Algunos de los sitiados tuvieron la desafortunada idea de burlarse del rey atacante. “Tú no podrás entrar aquí, pues se bastan los ciegos y los cojos para no dejarte entrar”, le gritaron desde lo alto de la muralla. David no pasó por alto el insulto.

Cuando completó la conquista de la ciudad, ordenó que se exterminara sin piedad “a los ciegos y a los cojos, a los cuales aborrezco con toda mi alma”.

Jerusalén fue rebautizada “Ciudad de David”, y más adelante levantaría nuevas murallas a su alrededor.
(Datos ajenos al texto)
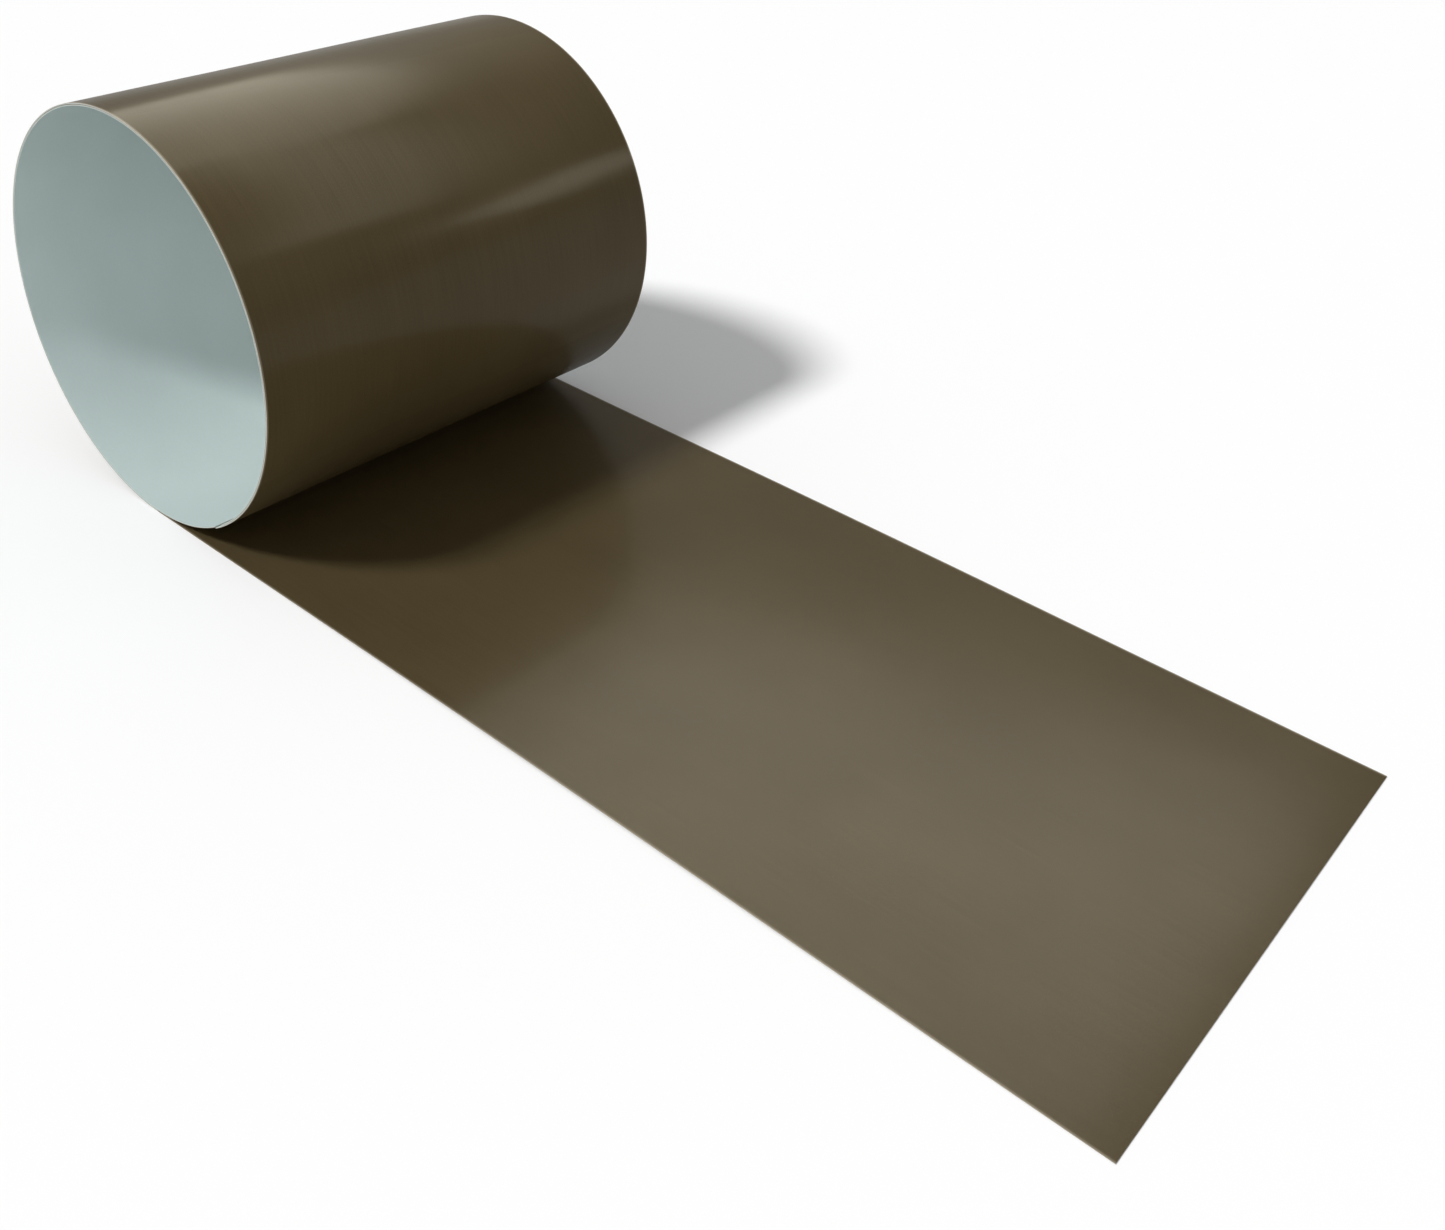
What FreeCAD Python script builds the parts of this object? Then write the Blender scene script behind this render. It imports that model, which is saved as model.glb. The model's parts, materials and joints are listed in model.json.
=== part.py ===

Seguidamente, “derrotó a los moabitas”, descendientes de uno de los hijos que siglos atrás Lot había tenido con una de sus hijas.

En Jerusalén, David ordenó que acostaran en el suelo a todos los prisioneros y que los midieran con un cordel. “Los que quedaban dentro de cada dos medidas de cordel eran condenados a muerte, y los que quedaban dentro de una medida eran dejados con vida”.

Después atacó la ciudad de Soba, donde cayeron prisioneros “mil setecientos soldados de caballería y veinte mil de infantería; y además les rompió las patas a todos los caballos de los carros de combate, con la excepción de los caballos necesarios para cien carros”.

Hasta los asirios cayeron bajo su implacable espada. “Movilizó a todo Israel y atravesó el río Jordán” para atacar a sus vecinos, con éste resultado: “Huyeron de los israelitas, pues las bajas que les causó David fueron de cuarenta mil soldados de caballería y setecientos de los carros de combate; además David hirió de muerte a Sobac, el jefe del ejército sirio, el cual murió allí”.

Los demás reyes de la región concluyeron que no era posible frenar al imbatible israelí; que lo mejor era someterse a él. “El poder de David iba aumentando, y Jehová, el Dios Todopoderoso, estaba con él”, haciéndole triunfar “donde quiera que iba”.

 

Jehová ya piensa en Salomón

 

Jehová amaba, evidentemente, a este siervo suyo, tanto que hasta pasó por alto un grave incidente entre los dos.

Fue durante el traslado del Cofre del Señor, que estaba guardado desde hacía unos treinta años en la casa de un tal Abinadab, en las alturas de una colina.

David subió hasta allí seguido por treinta mil guerreros para transportar el sagrado elemento a Jerusalén. Lo acomodaron en una carreta hecha especialmente para la ocasión, conducida por Uza y Ahío, hijos de Abinadab.

“Mientras tanto, David y todos los israelitas iban delante de Dios cantando y danzando con todas sus fuerzas al son de la música de arpas, salterios, panderios, castañuelas y platillos”.

De pronto, los bueyes tropezaron con algo, la carreta se inclinó hacia un costado, y Uza pegó un salto para evitar que la preciosa carga terminara en el suelo.

Jehová “se enfureció con Uza por aquel atrevimiento, y le quitó la vida allí mismo, cayendo Uza muerto junto al Cofre de Dios”.

David calificó de injusta la muerte de ese hombre, que sólo había querido proteger el cofre, y se enojó con Jehová.

“David se disgustó mucho porque Jehová le quitó la vida a Uza”, y decidió dejar sin efecto el traslado de la reliquia por entender que era un peligro para la seguridad de todos.

“Ya no quiso llevarse el Cofre del Señor a la Ciudad de David”, y ordenó que lo dejaran en la casa de un tal Obed-edom, en Gat.

Recién tres meses después reanudó el accidentado viaje. “Cuando los que llevaban el Cofre del Señor habían dado ya seis pasos”, por las dudas y para evitar nuevos problemas sacrificó un toro y uno de los carneros más gordos que tenía.

“Entre gritos de alegría y toque de trompetas” el objeto finalmente llegó a Jerusalén.

David consideraba que era una blasfemia que estando él cómodamente instalado en un palacio de cedro el cofre del Señor estuviera “bajo simples cortinas”.

De modo que comenzó a pensar en un gran templo que lo cobijara para siempre.

Pero Jehová envió al profeta Natán para decirle que no se hiciera ilusiones, porque que no era ni el indicado ni el elegido para construir el templo de Jerusalén.

“Te he acompañado por donde quiera que has ido, he acabado con todos los enemigos que se te enfrentaron y te he dado gran fama, como la que tienen los hombres importantes de este mundo”, le recordó.

No obstante, le anticipó: “Cuando tu vida llegue a su fin y mueras, yo estableceré a uno de tus descendientes y lo confirmaré en el reino”. Dicho descendiente, siguió diciéndole, “me construirá un templo, y yo afirmaré su reino para siempre”.

En la mente de Jehová ya estaba el rey Salomón.